- Exercise directions
Repeat the listing in full, exactly as it stands.

- Supplied material

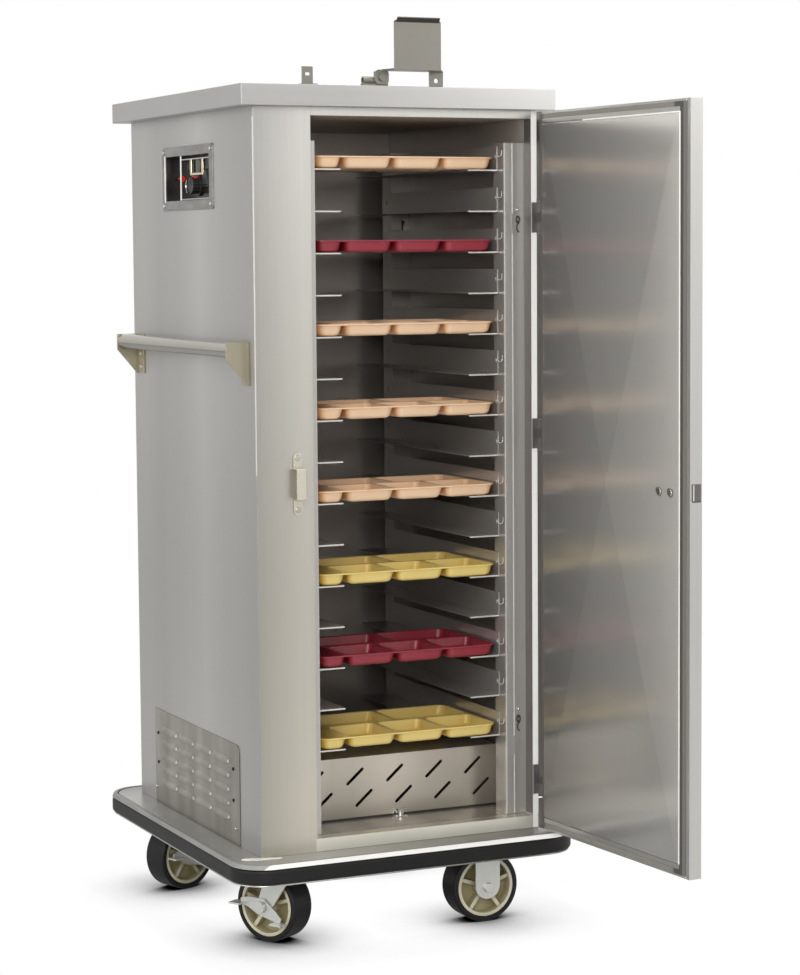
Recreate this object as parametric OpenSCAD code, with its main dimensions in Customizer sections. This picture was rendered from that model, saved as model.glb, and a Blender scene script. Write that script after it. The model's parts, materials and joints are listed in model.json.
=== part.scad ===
// Enclosed meal tray cart: a heated upright cabinet on four casters with a
// perimeter bumper, one hinged door, angle slides and compartment trays.
// Millimetres. X to the right, Y to the back, Z up. The origin is on the floor
// under the middle of the cabinet. The door is drawn open, as it stands in use.

/* [Cabinet] */
// Outside width of the cabinet
cab_w = 530; // [524:1:600]
// Outside depth of the cabinet
cab_d = 612; // [606:1:680]
// Height of the body between the deck and the roof cap
body_h = 1264; // [1262:1:1320]
// Thickness of the outer sheet
skin_t = 1.2; // [0.8:0.1:1.6]
// Thickness of the left wall, which holds the controls
wall_l = 82; // [78:1:90]
// Thickness of the right wall
wall_r = 10.8; // [8:0.2:14]
// Thickness of the back wall
wall_b = 21; // [16:1:30]
// Thickness of the liner sheet
liner_t = 1; // [0.8:0.1:1.5]
// Width of the wide left stile of the front frame
stile_l = 104; // [98:1:112]
// Height of the sill under the opening
sill_h = 23; // [18:1:26]
// Height of the header over the opening
header_h = 14.5; // [10:0.5:20]
// Depth of the return flanges of the front frame
frame_depth = 24; // [12:1:25]
// Depth of the right stile
stile_r_depth = 6; // [5:0.5:12]
// Height of the roof cap
roof_h = 35.5; // [28:0.5:45]
// Overhang of the roof cap at the front
roof_front = 20; // [12:1:22]
// Overhang of the roof cap at the sides and the back
roof_side = 27.3; // [15:0.1:32]

/* [Deck and bumper] */
// Thickness of the deck sheet
deck_t = 4.5; // [3:0.5:8]
// Overhang of the deck at the sides and the back
deck_side = 46; // [40:1:55]
// Overhang of the deck at the front
deck_front = 50; // [40:1:60]
// Corner radius of the deck
deck_r = 52; // [40:1:60]
// How far the channel that holds the bumper stands out from the deck
channel_out = 8; // [6:0.5:10]
// Thickness of the channel's lower lip
channel_t = 3; // [2:0.5:4]
// Thickness of the turned-down rim
rim_t = 2; // [1.5:0.5:4]
// Height of the bumper
bumper_h = 27; // [24:1:30]
// How far the bumper stands out from the deck
bumper_t = 11.5; // [8:0.5:16]
// How far the top of the bumper lies below the top of the deck
bumper_drop = 7; // [4:0.5:9]

/* [Casters] */
// Wheel diameter
wheel_d = 127; // [110:1:130]
// Tread width
wheel_w = 50.8; // [44:0.1:52]
// Height of the casters from floor to mounting face
caster_h = 166; // [163:1:180]
// Distance of the casters from the middle, sideways
caster_x = 181; // [165:1:190]
// Distance of the casters from the middle, front to back
caster_y = 239; // [220:1:250]
// Offset of the axle behind the swivel axis
trail = 40; // [32:1:44]
// Diameter of the axle
axle_d = 12; // [10:0.5:14]
// Inside width of the fork
fork_in = 59; // [57:0.5:64]
// Thickness of the fork legs
fork_t = 4; // [3:0.5:5]
// Width of a rigid fork leg
fork_w = 48; // [40:1:54]
// Turn of the front left caster
swivel_front = -59.8; // [-180:0.1:180]
// Turn of the rear left caster
swivel_rear = 20; // [-180:1:180]

/* [Door] */
// Width of the door
door_w = 457; // [452:1:462]
// Gap between the door's upper edge and the roof cap
door_head = 3.8; // [3:0.1:12]
// Thickness of the door
door_t = 23.4; // [18:0.2:26]
// Gap between the closed door and the front frame
door_gap = 1.6; // [1.2:0.1:3]
// How far the hinge edge of the door reaches past the cabinet side
door_reach = 11; // [11:0.5:15]
// Height of the door's lower edge over the deck
door_foot = 6.2; // [4:0.2:12]
// How far the door stands open
door_open = 94.3; // [0:0.1:180]
// Height of the lowest hinge over the door's lower edge
hinge_low = 81; // [70:1:120]
// Height of the middle hinge over the door's lower edge
hinge_mid = 696; // [560:1:720]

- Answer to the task
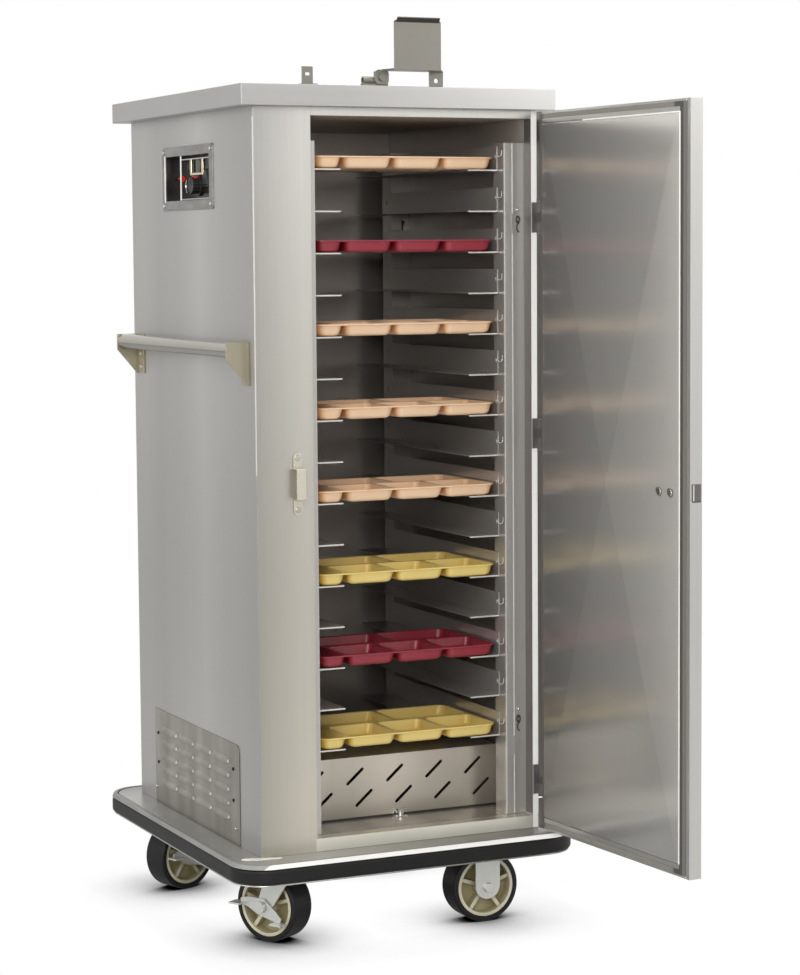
Recreate this object as parametric OpenSCAD code, with its main dimensions in Customizer sections. This picture was rendered from that model, saved as model.glb, and a Blender scene script. Write that script after it. The model's parts, materials and joints are listed in model.json.
=== part.scad ===
// Enclosed meal tray cart: a heated upright cabinet on four casters with a
// perimeter bumper, one hinged door, angle slides and compartment trays.
// Millimetres. X to the right, Y to the back, Z up. The origin is on the floor
// under the middle of the cabinet. The door is drawn open, as it stands in use.

/* [Cabinet] */
// Outside width of the cabinet
cab_w = 530; // [524:1:600]
// Outside depth of the cabinet
cab_d = 612; // [606:1:680]
// Height of the body between the deck and the roof cap
body_h = 1264; // [1262:1:1320]
// Thickness of the outer sheet
skin_t = 1.2; // [0.8:0.1:1.6]
// Thickness of the left wall, which holds the controls
wall_l = 82; // [78:1:90]
// Thickness of the right wall
wall_r = 10.8; // [8:0.2:14]
// Thickness of the back wall
wall_b = 21; // [16:1:30]
// Thickness of the liner sheet
liner_t = 1; // [0.8:0.1:1.5]
// Width of the wide left stile of the front frame
stile_l = 104; // [98:1:112]
// Height of the sill under the opening
sill_h = 23; // [18:1:26]
// Height of the header over the opening
header_h = 14.5; // [10:0.5:20]
// Depth of the return flanges of the front frame
frame_depth = 24; // [12:1:25]
// Depth of the right stile
stile_r_depth = 6; // [5:0.5:12]
// Height of the roof cap
roof_h = 35.5; // [28:0.5:45]
// Overhang of the roof cap at the front
roof_front = 20; // [12:1:22]
// Overhang of the roof cap at the sides and the back
roof_side = 27.3; // [15:0.1:32]

/* [Deck and bumper] */
// Thickness of the deck sheet
deck_t = 4.5; // [3:0.5:8]
// Overhang of the deck at the sides and the back
deck_side = 46; // [40:1:55]
// Overhang of the deck at the front
deck_front = 50; // [40:1:60]
// Corner radius of the deck
deck_r = 52; // [40:1:60]
// How far the channel that holds the bumper stands out from the deck
channel_out = 8; // [6:0.5:10]
// Thickness of the channel's lower lip
channel_t = 3; // [2:0.5:4]
// Thickness of the turned-down rim
rim_t = 2; // [1.5:0.5:4]
// Height of the bumper
bumper_h = 27; // [24:1:30]
// How far the bumper stands out from the deck
bumper_t = 11.5; // [8:0.5:16]
// How far the top of the bumper lies below the top of the deck
bumper_drop = 7; // [4:0.5:9]

/* [Casters] */
// Wheel diameter
wheel_d = 127; // [110:1:130]
// Tread width
wheel_w = 50.8; // [44:0.1:52]
// Height of the casters from floor to mounting face
caster_h = 166; // [163:1:180]
// Distance of the casters from the middle, sideways
caster_x = 181; // [165:1:190]
// Distance of the casters from the middle, front to back
caster_y = 239; // [220:1:250]
// Offset of the axle behind the swivel axis
trail = 40; // [32:1:44]
// Diameter of the axle
axle_d = 12; // [10:0.5:14]
// Inside width of the fork
fork_in = 59; // [57:0.5:64]
// Thickness of the fork legs
fork_t = 4; // [3:0.5:5]
// Width of a rigid fork leg
fork_w = 48; // [40:1:54]
// Turn of the front left caster
swivel_front = -59.8; // [-180:0.1:180]
// Turn of the rear left caster
swivel_rear = 20; // [-180:1:180]

/* [Door] */
// Width of the door
door_w = 457; // [452:1:462]
// Gap between the door's upper edge and the roof cap
door_head = 3.8; // [3:0.1:12]
// Thickness of the door
door_t = 23.4; // [18:0.2:26]
// Gap between the closed door and the front frame
door_gap = 1.6; // [1.2:0.1:3]
// How far the hinge edge of the door reaches past the cabinet side
door_reach = 11; // [11:0.5:15]
// Height of the door's lower edge over the deck
door_foot = 6.2; // [4:0.2:12]
// How far the door stands open
door_open = 94.3; // [0:0.1:180]
// Height of the lowest hinge over the door's lower edge
hinge_low = 81; // [70:1:120]
// Height of the middle hinge over the door's lower edge
hinge_mid = 696; // [560:1:720]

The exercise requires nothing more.